Porter’s 5 Forces Model

Porter’s Five Forces Model identifies and examines five competitive forces that shape every industry and help you understand the strengths and weaknesses.

1. The threat of new entrants into the industry

The ease and difficulties for a company entering the industry are determined by the entry barriers such as set up capital, ease of operation, etc. The higher the entry barrier your competitors face, the more market power to your venture gets.

A high entry barrier for new rivals allows you to build an enduring venture.

Related Article: Steps To Analyze Your Idea For Startup

2. Buyer power

Your customers’ power can force down the prices of the products or services and demand better quality or more service. If a business has a small market, the buyers have a higher power to dictate prices. It is always better for an entrepreneur to have weak buyer power.

3. Supplier power

Suppliers can influence the price of the product and the quality of your final product. Think about it. Your idea is to start a venture that makes potato chips. Since there are many potato suppliers in the market, competition among them gives you the advantage of switching from one supplier to another to buy potatoes at a reasonable price and lowers suppliers’ power to dictate price. It’s ideal to have many suppliers in the market you are entering into. This will lower the power of suppliers due to greater competition among them.

4. Competition in the industry

Competition in the industry is determined by the number of companies available in your target market. Let’s take the e-commerce industry as an example. If your venture is to sell clothes online, you will face a lot of competition as there are already so many players in the market like Flipkart, Myntra, Amazon, etc. You will need substantial investment and a robust strategy to sustain in the market. You, as an entrepreneur, should prefer the industry that has less competition.

5. Threat of substitutes

A product or service that may offer similar benefits to your customer is called a substitute product or service. Let’s understand this by the example of the automobile industry. The sales of electric cars are expected to reach 5.3 million units, globally, by 2023.

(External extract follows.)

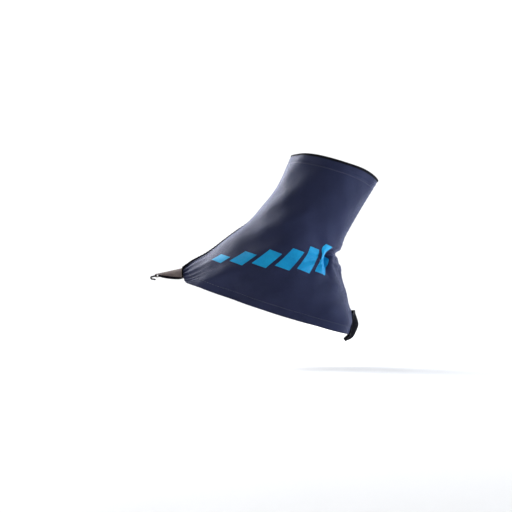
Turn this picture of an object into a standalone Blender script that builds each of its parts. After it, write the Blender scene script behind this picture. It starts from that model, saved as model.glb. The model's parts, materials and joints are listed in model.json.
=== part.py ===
"""Trail-running gaiter in its worn shape, for a left foot.

Frame: metres, +Z up, -X towards the toe, +X towards the heel, -Y the outer (lateral) side.
The origin is the centre of the ankle, on the axis that the ankle flexes about.

The fabric is one closed surface, described by two values:
  level  0 at the hem, 1 at the top rim
  turn   0 at the front centre, -pi..0 round the lateral side, 0..pi round the medial side
Every sewn layer is a shell between two depths below that surface.
"""

import functools
import math

import bmesh
import bpy
from mathutils import Matrix, Vector

MM = 0.001

# Cloth layers, from the outside in
FABRIC = 0.7 * MM
GAP = 0.3 * MM
ELASTIC = 0.7 * MM
FACING = 0.6 * MM
SEAM_GAP = 0.35 * MM
LINING_DEPTH = FABRIC + GAP
FACING_DEPTH = LINING_DEPTH + ELASTIC + GAP

# Silhouette seen from the side: (level, x mm, z mm)
FRONT_LINE = (
    (0.0, -112.0, -11.0),
    (0.10, -102.0, -4.2),
    (0.20, -88.8, 3.4),
    (0.35, -67.5, 19.8),
    (0.50, -50.0, 33.2),
    (0.65, -36.5, 48.4),
    (0.82, -21.5, 68.2),
    (1.0, -8.4, 97.0),
)
BACK_LINE = (
    (0.0, 46.8, -73.5),
    (0.07, 50.4, -63.0),
    (0.14, 49.4, -53.5),
    (0.20, 46.0, -45.0),
    (0.27, 43.6, -33.0),
    (0.34, 40.4, -23.0),
    (0.42, 38.6, -9.5),
    (0.50, 34.6, 1.8),
    (0.57, 39.4, 9.6),
    (0.65, 43.6, 20.0),
    (0.82, 56.6, 43.0),
    (1.0, 74.7, 72.7),
)
# Half width mm, and how blunt the section is at its front and back (0.5 is an ellipse)
SECTION_LINE = (
    (0.0, 40.6, 0.60, 0.38),
    (0.13, 43.6, 0.58, 0.40),
    (0.30, 41.0, 0.55, 0.45),
    (0.50, 37.0, 0.52, 0.52),
    (0.70, 35.0, 0.50, 0.50),
    (1.0, 36.5, 0.50, 0.50),
)
# The surface is flat between these lines, so that layers stay parallel
GRID_LEVELS = 24
GRID_TURNS = 60

# How far the hem arches down from its ends and the rim arches up, and over what range
HEM_DROP = 10.8 * MM
HEM_DROP_TURN = 0.45
HEM_DROP_LEVEL = 0.35
RIM_RISE = 4.5 * MM

# Where the fabric is divided so that the ankle can flex
SKIRT_TOP = 0.30
LEG_BOTTOM = 0.66
LEVEL_GAP = 0.003

# Hems and the patches that carry the tabs
HEM_TOP = 0.062
RIM_BOTTOM = 0.93
HEM_TURNS = (0.40, math.pi - 0.21)
FRONT_PATCH_TURNS = (-0.34, 0.34)
HEEL_PATCH_TURNS = (math.pi - 0.17, math.pi + 0.17)
HEEL_PATCH_TOP = 0.13
SEAM_TAPE_HALF = 2.4 * MM
SEAM_BOTTOM = 0.15

# Front tab and lace hook
TAB_ROOT = Vector((-0.1133, 0.0, -0.0112))
HOOK_PIN = Vector((-0.1376, 0.0, -0.0179))
TAB_ROOT_HALF = 7.5 * MM
TAB_ROOT_ARCH = 8.5 * MM
TAB_ARCH_END = 0.92
TAB_END_HALF = 2.8 * MM
TAB_THICK = 1.0 * MM
LOOP_RADIUS = 1.3 * MM
LOOP_TAIL = 13.5 * MM
HOOK_HALF = 4.6 * MM
HOOK_THICK = 1.0 * MM
HOOK_LENGTH = 5.4 * MM
HOOK_DROP = 0.9 * MM
HOOK_BEND = 1.25 * MM
HOOK_RETURN = 3.4 * MM
SLOT_HALF = 3.4 * MM
SLOT_START = 0.35 * MM
SLOT_END = 2.4 * MM

# Heel tab: centre line from its stitched top edge down, (x mm, z mm)
HEEL_TAB_LINE = (
    (52.1, -51.0),
    (52.6, -54.5),
    (54.0, -58.5),
    (55.2, -62.5),
    (55.2, -66.0),
    (51.0, -75.5),
    (48.0, -78.2),
    (43.0, -80.2),
)
HEEL_TAB_HALF = 12.0 * MM
HEEL_TAB_THICK = 1.2 * MM
HEEL_TAB_WRAP = 2.2 * MM
PAD_THICK = 1.4 * MM
HEEL_PAD_HALF = 9.0 * MM
HEEL_PAD_SPAN = 4

# Side tabs, tucked up inside the hem at midfoot
SIDE_TURN = 1.45
SIDE_LEVELS = (0.14, 0.025)
SIDE_TAB_HALF = 10.0 * MM
SIDE_TAB_THICK = 1.0 * MM
SIDE_TAB_CLEARANCE = 1.1 * MM
SIDE_PAD_HALF = 8.0 * MM
SIDE_PAD_SPAN = (4.0 * MM, 1.5 * MM)

# Printed motif on the lateral side: a row of slanted bars
BAR_COUNT = 6
BAR_THICK = 0.25 * MM
BAR_TURNS = (-0.52, -2.40)
BAR_BASES = (0.18, 0.325)
BAR_HEIGHTS = (0.05, 0.21)
BAR_SLANT = 1.1
BAR_FILL = 0.68

LABEL_TURNS = (2.72, 2.36)
LABEL_LEVELS = (0.80, 0.90)
LABEL_THICK = 0.35 * MM

COLOURS = {
    "navy_fabric": ((0.030, 0.034, 0.068), 0.78, 0.0),
    "seam_tape": ((0.020, 0.022, 0.045), 0.85, 0.0),
    "elastic": ((0.016, 0.017, 0.024), 0.80, 0.0),
    "taupe_webbing": ((0.125, 0.098, 0.090), 0.85, 0.0),
    "black_webbing": ((0.010, 0.010, 0.012), 0.75, 0.0),
    "hook_tape": ((0.014, 0.014, 0.016), 0.60, 0.0),
    "dark_metal": ((0.050, 0.048, 0.045), 0.35, 1.0),
    "cyan_print": ((0.008, 0.270, 0.520), 0.45, 0.0),
    "label_cloth": ((0.300, 0.300, 0.310), 0.80, 0.0),
}


def clear_scene():
    for obj in list(bpy.data.objects):
        bpy.data.objects.remove(obj)


def material(slot):
    """The Principled material of a slot, made once."""
    found = bpy.data.materials.get(slot)
    if found:
        return found
    colour, roughness, metallic = COLOURS[slot]
    made = bpy.data.materials.new(slot)
    made.use_nodes = True
    shader = made.node_tree.nodes["Principled BSDF"]
    shader.inputs["Base Color"].default_value = (*colour, 1.0)
    shader.inputs["Roughness"].default_value = roughness
    shader.inputs["Metallic"].default_value = metallic
    return made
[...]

The Gasoline automakers may face threats of being substituted by Electric automakers and PAVs (Personal Aerial Vehicles) in the coming years.

The likelihood of being substituted depends on product differentiation. The threat is always higher for generic undifferentiated products. As an entrepreneur, you must offer a unique product or service to lower the threat of substitutes.

Related Article: All You Need To Know About The Legal Structure For Your Startup

Understanding the Competitive Advantage

So far, we have understood how to analyze the market. Now, Let’s understand the competitive advantage. According to Wikipedia, a competitive advantage in business is an attribute that allows an organization to outperform its competitors. It may include access to natural resources, such as high-grade ores or a low-cost power source, highly skilled labor, geographic location, high entry barriers, and new technology.

According to Michael Porter, you can achieve a competitive advantage over your plan smartly for the below-mentioned factors.
1. Cost
2. Differentiation

1. Cost Advantage

If your startup produces the same quality product or service available in the market and sells it at a lower price, you will have a competitive advantage over other peers. Xiaomi, a Chinese Smartphone manufacturer, takes the cost advantage to capture the market share of smartphones by targeting middle-income families. It makes Smartphones that offer the same quality and experience of premium phones but at a lesser price.

2. Differentiation Advantage

You get a Differentiation advantage when your venture provides better products and services than your competitor in terms of quality, features, design, experience, availability.

Let’s understand this by taking Apple as an example. Apple is known for its innovation and commitment to developing new products. Its ability to develop innovative products gives it a differentiation advantage that no other tech companies can achieve.

If you thoroughly understand and follow the above factors in your startup. Your business will definitely flourish in any market situation.